O Céu nos convida a subir até ele

Enquanto as autoridades procuram esclarecer as causas do incêndio e tomam medidas para a restauração do edifício, propomos aos leitores um ponto para reflexão.

Por ocasião de sua visita a Paris, em 2008, Bento XVI qualificou essa catedral de “testemunha do intercâmbio incessante que Deus quis estabelecer entre Si mesmo e os homens”.2 Relembrou que nela se realizaram grandes acontecimentos religiosos e civis, e de seu sacral ambiente serviu-Se Deus para operar diversas conversões, como a de Paul Claudel.

Tendo entrado na catedral em dezembro de 1886 para ouvir o cântico das Vésperas de Natal, esse famoso escritor francês teve sua alma iluminada por Deus ao ouvir o coral entoar o Magnificat. Testemunha ele: “Num instante meu coração foi tocado e eu cri. Cri com uma tal força de adesão, um tal elã de todo o meu ser, uma tão possante convicção, uma tal certeza excludente de toda espécie de dúvida, que desde então todos os livros, todos os raciocínios, todos os acasos de uma vida agitada, foram incapazes de abalar minha fé nem sequer tocá-la”.3

Tal é o maravilhoso efeito produzido pelas magníficas catedrais góticas que se elevaram aos olhos dos homens, entre as quais a mais emblemática é a de Notre Dame de Paris. Nelas encontramos a união do Céu com a terra, propugnada pela Liturgia. Quando rezamos em seu interior, deixando-nos assumir pelo Espírito que nelas habita, o Altíssimo desce até nós e nos convida a nos elevarmos até Ele. (Revista Arautos do Evangelho, Junho/2019, n. 210, p. 20-21)
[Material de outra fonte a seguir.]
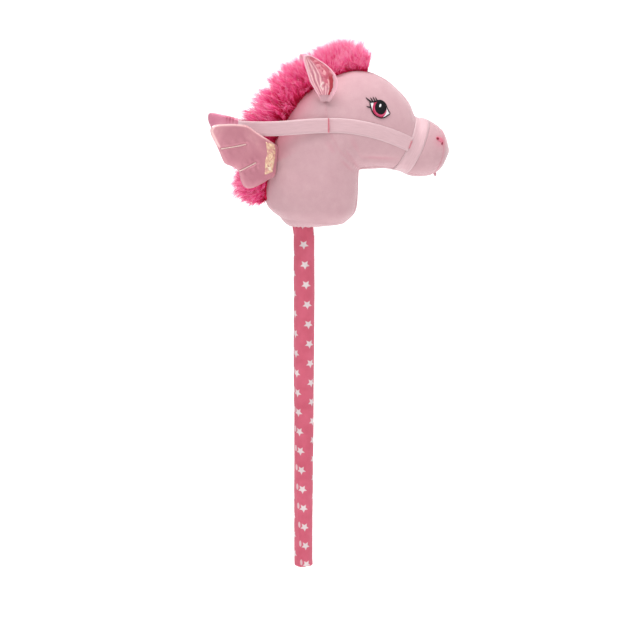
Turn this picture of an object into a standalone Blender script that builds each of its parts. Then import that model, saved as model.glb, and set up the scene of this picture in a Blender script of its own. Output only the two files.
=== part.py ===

1 LEFÈVRE, Hugues. Père Fournier: “Dans Notre-Dame en feu, j’ai récupéré Jésus et béni la cathédrale”. In: www.famillechretienne.fr/eglise.
2 BENTO XVI. Homilia durante a Celebração das Vésperas na Catedral de Notre Dame, 12/9/2008.
3 CLAUDEL, Paul. Contacts et circonstances. In: Œuvres en prose. Paris: Gallimard, 1965, p.1010.